October 22, 2010

Storytelling Political Ads: 30 Seconds to Win Your Vote

You can’t watch television right now for more than 10 minutes without being hit by another political advertisement. With less than two weeks to go until the election, the airwaves are dominated by “Vote for Initiative X or Candidate Y.” More often than not the message is negative, telling us why we should vote against Initiative X or Candidate Y.

Most political advertising on television looks the same. Grainy images with dramatic music for the negative ads, colorful smiling pictures with happy music for the positive ones. Someone must think these ads work. CNN reports spending on TV ads for this election could top one billion dollars. No wonder the networks, cable outlets and local stations love political season.

Why so much spending on television? Tim Groeling, Associate Professor of Communications at UCLA, says television has unique advantages as a forum for political messages.

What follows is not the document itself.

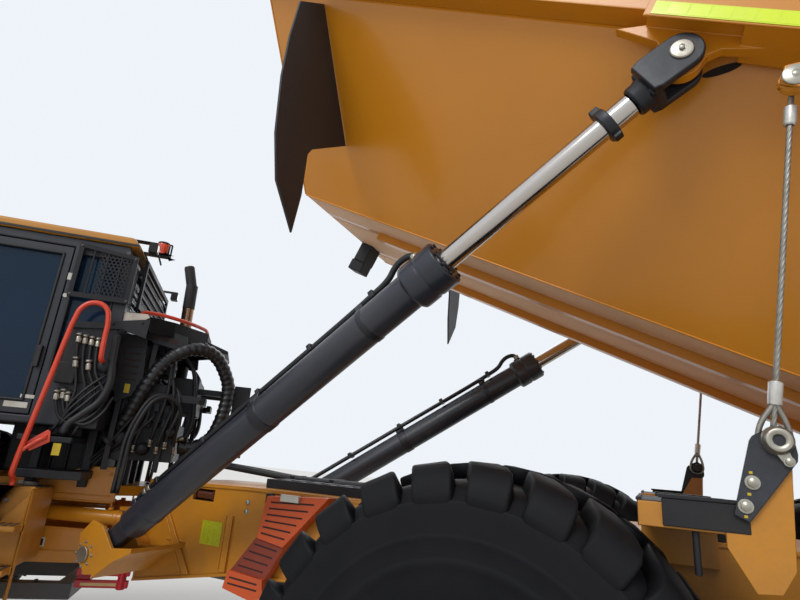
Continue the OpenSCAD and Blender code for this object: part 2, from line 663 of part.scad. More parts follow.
module rear_hoses() color("black") on_tractor() {
  // Thick conduit arching over from the platform to the valve block
  band([[520, 1600.3], [520, 1690], [360, 1870], [300, 2200], [-60, 2630], [-100, 2630]], 50, 550, 100);
  box(-160, -40, 300, 645, 2570, 2690);
  band([[-90, 2620], [-290, 2400], [-270, 1810], [-60.3, 1810]], 50, 305, 100);
  band([[449.7, 2660], [413, 2660], [400, 2170], [400, 1900], [442, 1866], [700, 1866], [700, 1830.3]], 24, 676, 48);
  for (v = [-390, -345, 345, 390])
    band([[149.7, 2600], [60, 2600], [-110, 2450], [-160, 1980], [-120, 1900], [-60.3, 1900]], 18, v - 18, 36);
}

// Hood and front

hood_out = [[2205, 1560], [2205, 2560], [3500, 2330], [3880, 2200], [3960, 1900], [3960, 1560]];
hood_in = [[2150, 1500], [2150, 2515], [3490, 2285], [3840, 2165], [3910, 1890], [3910, 1500]];

module hood() color("goldenrod") on_tractor() difference() {
  plate(hood_out, -560, 1120);
  plate(hood_in, -515, 1030);
  box(3800, 4000, -430, 430, 1620, 2080);
  both_sides() for (i = [0 : 3]) box(2500 + 180 * i, 2620 + 180 * i, 500, 600, 1850, 2150);
}

module grille() color("black") on_tractor() {
  box(3830, 3861, -514.7, 514.7, 1570, 2060);
  for (z = [1680, 1780, 1880, 1980]) box(3860, 3900, -420, 420, z, z + 30);
}

module engine_block() color("gray") on_tractor() {
  box(2300, 3500, -330, 330, 1420.3, 2150);
  box(3560, 3740, -415, 415, 1380.3, 2100);
}

module fenders() color("goldenrod") on_tractor() both_sides() {
  difference() {
    plate([[1110, 1760], [1250, 1955], [2950, 1955], [3120, 1740], [3200, 1740], [3200, 1690], [3090, 1690], [2900, 1908],
      [1300, 1908], [1160, 1720]], 880, 810);
    round_y(front_axle_u, wheel_z, 938, 1800, tyre_radius + 30);
  }
  // Struts from the frame
  for (u = [1240, 2880]) {
    box(u, u + 60, 460.3, 935, 1340, 1400);
    box(u, u + 60, 885, 935, 1340, 1912);
  }
}

module bumper() color("dimgray") on_tractor() {
  sheet([[3760, -1250], [4000, -1200], [4080, -700], [4080, 700], [4000, 1200], [3760, 1250]], 1050, 380);
  both_sides() box(3700.3, 3765, 300, 425, 1100, 1380);
  both_sides() box(3761, 3980, 600, 960, 1429, 1760);
  both_sides() box(4075, 4150, 230, 330, 1100, 1260);
  // Pads under the hood's front edge
  both_sides() box(3915, 3955, 440, 540, 1429, 1559.7);
}

module mirrors() color("black") on_tractor() both_sides() {
  run([[2080, cab_half + 20.3, 3372], [2080, 920, 3372], [2300, 1250, 3330], [2300, 1250, 2500]], 18);
  box(2280, 2320, 1270, 1520, 2600, 3150);
  box(2290, 2310, 1245, 1275, 2700, 2740);
  box(2290, 2310, 1245, 1275, 3050, 3090);
}

module side_tanks() color("dimgray") on_tractor() {
  both_sides() box(700, 1060, 505, 900, 1000, 1480);
  both_sides() box(980, 1060, 460.3, 506, 1050, 1450);
  // Steps to the left and right doors
  both_sides() for (i = [0 : 2]) box(720, 1040, 905, 1050, 700 + 260 * i, 740 + 260 * i);
  both_sides() for (u = [700, 1030]) box(u, u + 20, 899, 940, 640, 1479);
}

// Wheels

// Half section of a tyre: radius, width from its middle plane
tyre_outer = [[rim_radius, 290], [rim_radius + 60, 305], [560, 365], [680, tyre_width / 2], [780, tyre_width / 2],
  [880, 355], [925, 300], [tyre_radius, 230]];
tyre_inner = [[tyre_radius - 65, 200], [tyre_radius - 80, 270], [840, 305], [770, 325], [680, 325], [560, 312],
  [rim_radius + 65, 255], [rim_radius, 245]];
function flipped(points) = [for (i = [len(points) - 1 : -1 : 0]) [points[i][0], -points[i][1]]];

module tyre_body() rotate([90, 0, 0]) rotate_extrude($fn = 96)
  polygon(concat(tyre_outer, flipped(tyre_outer), [for (i = [len(tyre_inner) - 1 : -1 : 0]) [tyre_inner[i][0], -tyre_inner[i][1]]],
    tyre_inner));

// Rim with its outer face toward +Y
module rim_body() rotate([-90, 0, 0]) difference() {
  union() {
    rotate_extrude() polygon([[rim_radius - 25, -285], [rim_radius - 0.3, -285], [rim_radius - 0.3, 285],
      [rim_radius - 25, 285], [rim_radius - 25, 90], [240, 60], [240, 20], [rim_radius - 25, 40]]);
    translate([0, 0, 20]) cylinder(h = 200, r = 242);
    translate([0, 0, 215]) cylinder(h = 65, r = 150);
  }
  for (i = [0 : 11]) rotate([0, 0, 30 * i]) translate([195, 0, 180]) cylinder(h = 60, r = 14);
}

module rear_wheel(x, side) at_origin() translate([x, side * track_half, wheel_z]) children();
module front_wheel(side) on_tractor() translate([front_axle_u, side * track_half, wheel_z]) children();

module tyre_front_left() color("black") front_wheel(1) tyre_body();
module tyre_front_right() color("black") front_wheel(-1) tyre_body();
module tyre_mid_left() color("black") rear_wheel(0, 1) tyre_body();
module tyre_mid_right() color("black") rear_wheel(0, -1) tyre_body();
module tyre_rear_left() color("black") rear_wheel(-bogie_spacing, 1) tyre_body();
module tyre_rear_right() color("black") rear_wheel(-bogie_spacing, -1) tyre_body();
module rim_front_left() color("goldenrod") front_wheel(1) rim_body();
module rim_front_right() color("goldenrod") front_wheel(-1) mirror([0, 1, 0]) rim_body();
module rim_mid_left() color("goldenrod") rear_wheel(0, 1) rim_body();
module rim_mid_right() color("goldenrod") rear_wheel(0, -1) mirror([0, 1, 0]) rim_body();
module rim_rear_left() color("goldenrod") rear_wheel(-bogie_spacing, 1) rim_body();
module rim_rear_right() color("goldenrod") rear_wheel(-bogie_spacing, -1) mirror([0, 1, 0]) rim_body();

rear_frame();
frame_brackets();
frame_trays();
rope_anchors();
wheel_chock();
frame_reflectors();
bogie_beams();
rear_axles();
propshafts();
hoist_barrel_left();
hoist_barrel_right();
hoist_ball_left();
hoist_ball_right();
hoist_rod_left();
hoist_rod_right();
steer_barrel_left();
steer_barrel_right();
steer_rod_left();
steer_rod_right();
bed_shell();
bed_rails();
rail_tape();
bed_flaps();
bed_brackets();
tailgate();
gate_ropes();
tractor_frame();
articulation_lock();
front_axle();
cab_shell();
cab_roof();
cab_glass();
cab_seat();
cab_door();
door_glass();
window_guards();
lamps();
exhaust_stack();
handrails();
rear_machinery();
rear_hoses();
hood();
grille();
engine_block();
fenders();
bumper();
mirrors();
side_tanks();
tyre_front_left();
tyre_front_right();
tyre_mid_left();
tyre_mid_right();
tyre_rear_left();
tyre_rear_right();
rim_front_left();
rim_front_right();
rim_mid_left();
rim_mid_right();
rim_rear_left();
rim_rear_right();
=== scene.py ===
import math
import bmesh
import bpy
from mathutils import Matrix, Vector


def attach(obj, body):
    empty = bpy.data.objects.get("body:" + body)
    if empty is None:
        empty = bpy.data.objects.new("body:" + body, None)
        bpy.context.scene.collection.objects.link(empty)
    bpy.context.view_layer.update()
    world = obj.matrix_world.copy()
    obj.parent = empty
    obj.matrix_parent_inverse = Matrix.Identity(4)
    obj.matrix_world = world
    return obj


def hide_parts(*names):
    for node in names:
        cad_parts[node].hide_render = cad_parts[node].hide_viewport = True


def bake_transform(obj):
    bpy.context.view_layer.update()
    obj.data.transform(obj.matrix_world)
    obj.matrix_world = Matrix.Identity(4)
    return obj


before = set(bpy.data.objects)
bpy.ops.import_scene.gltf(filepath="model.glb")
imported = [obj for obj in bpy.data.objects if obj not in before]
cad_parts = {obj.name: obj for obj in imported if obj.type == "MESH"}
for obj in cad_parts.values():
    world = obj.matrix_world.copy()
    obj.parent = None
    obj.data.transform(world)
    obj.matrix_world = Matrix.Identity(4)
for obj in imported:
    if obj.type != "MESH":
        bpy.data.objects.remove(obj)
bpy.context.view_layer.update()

# ---- Where the machine stands
# The photograph is taken from beside the left rear wheels, a little below head height, looking up and forward
# along the raised hoist cylinder. The floor is plain and pale, and the light is soft, from above and the left.
rear = Matrix.Translation((-1.40335, -0.8752, 0.0))
steer_angle, bed_angle, gate_angle = math.radians(40), math.radians(25), math.radians(22.5)
hitch_x, bed_hinge, gate_hinge = 3.2, Vector((-2.3, 0, 1.6)), Vector((-1.95, 0, 2.97))
tractor = rear @ Matrix.Translation((hitch_x, 0, 0)) @ Matrix.Rotation(steer_angle, 4, "Z")
bed = rear @ Matrix.Translation(bed_hinge) @ Matrix.Rotation(-bed_angle, 4, "Y") @ Matrix.Translation(-bed_hinge)
gate = (bed @ Matrix.Translation(gate_hinge) @ Matrix.Rotation(gate_angle, 4, "Y")
        @ Matrix.Translation(-gate_hinge))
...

“TV is fundamentally a very emotional medium, very well-suited for communicating emotional information very quickly with the right audiovisual combination of words, music and images. While emotion is dismissed by some as being inferior and unrelated to reason, recent research suggests that the effective use of emotion in political advertising can actually help improve viewers’ reasoning processes and information retention,” Groeling says.

After being bombarded by so much advertising, I decided to seek out political commercials that do more than just attack an opposing position or candidate. I wanted to find ads in this election that effectively tell a compelling story…the same goal we have when we create video for our clients.

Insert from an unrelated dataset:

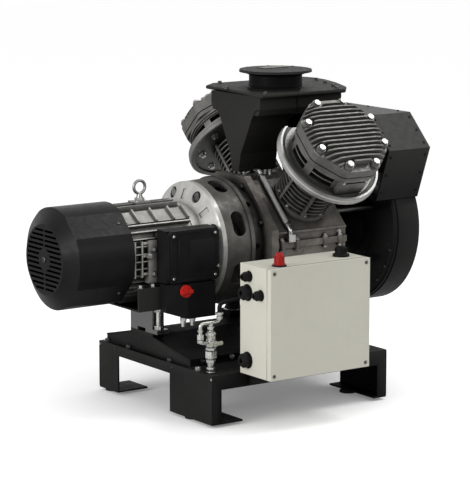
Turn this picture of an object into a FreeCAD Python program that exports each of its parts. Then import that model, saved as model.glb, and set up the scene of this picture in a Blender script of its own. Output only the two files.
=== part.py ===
import FreeCAD, Part
import math
import os

import Sketcher

# Vee-twin reciprocating air compressor on a folded steel base.
# Millimetres. X runs along the crank axis, from the motor cowl to the cooling
# fan, Z is up, and the control box stands on the -Y side. Pieces of the motor
# and crank train are modelled about the crank axis, and those of a cylinder
# bank with local Z along the bank, and then placed.

doc = FreeCAD.newDocument("compressor")
sheet = doc.addObject("Spreadsheet::Sheet", "Sizes")

SIZES = [
    # placing of the whole unit
    ("unit_x", 30.5), ("unit_y", -34.3),
    ("axis_y", 85.0), ("axis_z", 437.0), ("fit_gap", 0.3), ("run_fit", 0.05),
    # base frame
    ("base_len", 594.0), ("base_wid", 570.0), ("base_top", 144.0), ("sheet_t", 5.0),
    ("flange_wid", 60.0), ("near_flange", 150.0), ("rail_drop", 41.0), ("beam_drop", 29.0),
    ("leg_near", 206.0), ("leg_far", 98.0), ("leg_return", 31.0),
    ("foot_left", 100.0), ("foot_right", 43.0),
    ("floor_hole_r", 6.0), ("floor_hole_in_x", 22.0), ("floor_hole_in_y", 60.0),
    ("pad_r", 24.0), ("pad_rise", 8.0), ("pad_in_x", 31.0), ("pad_near_in", 135.0), ("pad_far_in", 27.0),
    # engine bed
    ("bed_len", 560.0), ("bed_near", 240.0), ("bed_far", 185.0), ("bed_lip", 20.0),
    ("bed_top", 198.0), ("bed_flat", 80.0), ("pedestal_top", 212.0), ("pedestal_side", 62.0),
    # rubber mounts below the crankcase
    ("mount_r", 25.0), ("mount_y", 78.0), ("mount_x_in", 84.0), ("mount_x_out", 252.0),
    ("stud_r", 5.0),
    # motor
    ("cowl_rear", -593.0), ("cowl_taper", 27.0), ("cowl_front", -403.0), ("cowl_r", 141.0),
    ("cowl_flat", 136.0), ("cowl_wall", 2.5), ("grille_r", 93.0), ("grille_hub_r", 30.0),
    ("body_r", 116.0), ("bore_r", 104.0), ("fin_r", 132.0), ("fin_wide", 3.0),
    ("body_front", -175.0), ("shield_t", 12.0), ("mflange_x", -110.0), ("mflange_r", 175.0),
    ("mflange_t", 14.0), ("mflange_pcd_r", 150.0), ("mbolt_r", 8.0), ("bolt_pocket_r", 16.0),
    ("stator_rear", -360.0), ("stator_len", 150.0), ("stator_in_r", 64.0), ("air_gap", 0.6),
    ("shaft_r", 19.0), ("shaft_front", -64.0),
    ("mbearing_r", 40.0), ("mbearing_t", 23.0), ("mfan_r", 112.0), ("mfan_len", 44.0),
    ("eye_x", -286.0), ("eye_ring_r", 18.0), ("eye_wire_r", 4.3), ("eye_up", 173.0),
    # terminal box, cradle and switch box on the motor
    ("tbox_x", -316.0), ("tbox_len", 164.0), ("tbox_low", 368.0), ("tbox_high", 512.0),
    ("tbox_out", 193.0), ("tbox_wall", 4.0), ("tlid_t", 12.0),
    ("cradle_x", -387.0), ("cradle_len", 222.0), ("cradle_half", 150.0), ("cradle_low", 292.0),
    ("cradle_high", 356.0), ("cradle_t", 5.0), ("block_over", 2.0), ("block_t", 38.0),
    ("block_half", 56.0), ("sbox_x", -317.0), ("sbox_len", 153.0), ("sbox_low", 266.0),
    ("sbox_high", 364.0), ("sbox_step", 21.0), ("knob_x", -264.0), ("knob_r", 17.0),
    ("knob_out", 16.0),
    # bell housing and coupling
    ("bell_mid", -21.0), ("bell_r", 183.0), ("bell_wall", 11.0), ("bell_neck_r", 160.0),
    ("hub_r", 48.0), ("hub_len", 42.0), ("spider_t", 16.0), ("spider_r", 46.0), ("jaw_in_r", 31.0),
    # crankcase
    ("case_x", 42.0), ("case_len", 252.0), ("case_half", 181.0), ("deck", 155.0),
    ("case_crown", 168.0), ("case_wall", 14.0), ("case_down", 150.0), ("case_chamfer", 60.0),
    ("rim_t", 23.0), ("rim_grow", 24.0), ("lip_out", 7.0), ("lip_t", 9.0), ("case_feet", 262.0),
    ("bearing_r", 45.0), ("journal_r", 22.5), ("bearing_t", 18.0),
    # crank train
    ("throw", 24.0), ("crankpin_r", 20.0), ("web_t", 18.0), ("rod_wide", 22.0), ("rod_len", 228.0),
    ("big_end_r", 32.0), ("small_end_r", 16.0),
    ("bank_mid", 198.0), ("bank_offset", 26.0), ("bank_angle", 45.0),
    ("piston_len", 62.0), ("piston_wall", 6.0), ("piston_gap", 0.3), ("top_gap", 2.0),
    ("rest_lift", 7.0),
    # cylinders and heads, measured along each bank from the crank axis
    ("cyl_bore_r", 55.0), ("cyl_out_r", 63.0), ("cyl_fin_r", 81.0), ("cyl_fin_t", 3.4), ("land_t", 9.0),
    ("cyl_top", 332.0), ("cyl_foot_t", 18.0), ("ring_r", 153.0), ("ring_t", 13.0),
    ("ring_chop", 118.0), ("head_r", 116.0), ("head_top", 402.0), ("plate_t", 8.0),
    ("cover_r", 132.0), ("cover_flat", 125.0), ("cover_base", 42.0), ("cover_top", 468.0),
    ("rim_low", 11.0), ("rim_groove", 4.0),
    ("cover_fin_t", 4.2), ("cover_pitch", 14.5), ("window_half", 33.0), ("bolt_circle", 117.0),
    ("bolt_seat", 456.0),
    ("boss_r", 12.5), ("head_bolt_r", 8.5), ("head_bolt_t", 7.5),
    # intake hopper
    ("hop_x", 38.0), ("hop_len", 285.0), ("hop_low_len", 128.0), ("hop_top", 848.0),
    ("hop_under", 795.0), ("hop_foot", 627.0), ("hop_wall", 3.0), ("hop_half", 120.0),
    ("lid_t", 9.0), ("lid_near", 134.0), ("lid_far", 211.0), ("neck_x", 178.0), ("neck_r", 76.0),
    ("neck_wall", 4.0), ("neck_top", 911.0), ("neck_flange_r", 104.0), ("neck_flange_t", 7.0),
    ("stand_plate_t", 6.0), ("post_r", 5.0), ("breather_x", 93.0), ("breather_r", 6.0),
    # cooling fan and shroud
    ("drum_x", 436.0), ("drum_back", 527.0), ("drum_r", 233.0), ("drum_rise", 9.0), ("shroud_t", 4.0),
    ("hood_x", 376.0), ("hood_waist", 218.0), ("hood_low", 103.0), ("hood_half", 273.0),
    ("hood_side", 252.0), ("hood_shoulder", 180.0), ("hood_top", 345.0), ("inlet_r", 130.0),
    ("inlet_x", 398.0), ("front_hole_r", 60.0), ("nose_r", 30.0), ("guard_wire", 2.5),
    ("stay_r", 8.0), ("stay_y", 125.0), ("stay_low", 80.0), ("stay_high", 70.0),
    ("fan_r", 188.0), ("fan_hub_r", 34.0), ("fan_blade_t", 4.0), ("fan_x", 452.0), ("fan_len", 52.0),
    ("crank_end", 510.0),
    # control box
    ("cbox_x", -205.0), ("cbox_len", 330.0), ("cbox_deep", 140.0), ("cbox_high", 300.0),
    ("cbox_wall", 3.0), ("clid_deep", 18.0),
    ("lamp_r", 16.0), ("lamp_up", 36.0), ("cap_r", 17.0), ("cap_up", 24.0),
    # drain valve on the frame corner
    ("valve_in_x", 27.0), ("valve_in_y", 45.0), ("pipe_r", 5.0), ("pipe_top", 330.0), ("valve_ball", 82.0),
]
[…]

Example 1 is from Senator Chuck Grassley of Iowa. Senator Grassley wants to show how he’s in touch with his constituents.

Example 2 is from Rick Snyder, a candidate for governor of Michigan. Snyder is a political newcomer who is relying on his business experience to impress voters.

Example 3 is from Senator Russ Feingold of Wisconsin. Feingold uses football as a metaphor to respond to his opponent.

When you watch these political ads, is the candidate’s message clear?

Which ads have you seen lately that have made an impact on you?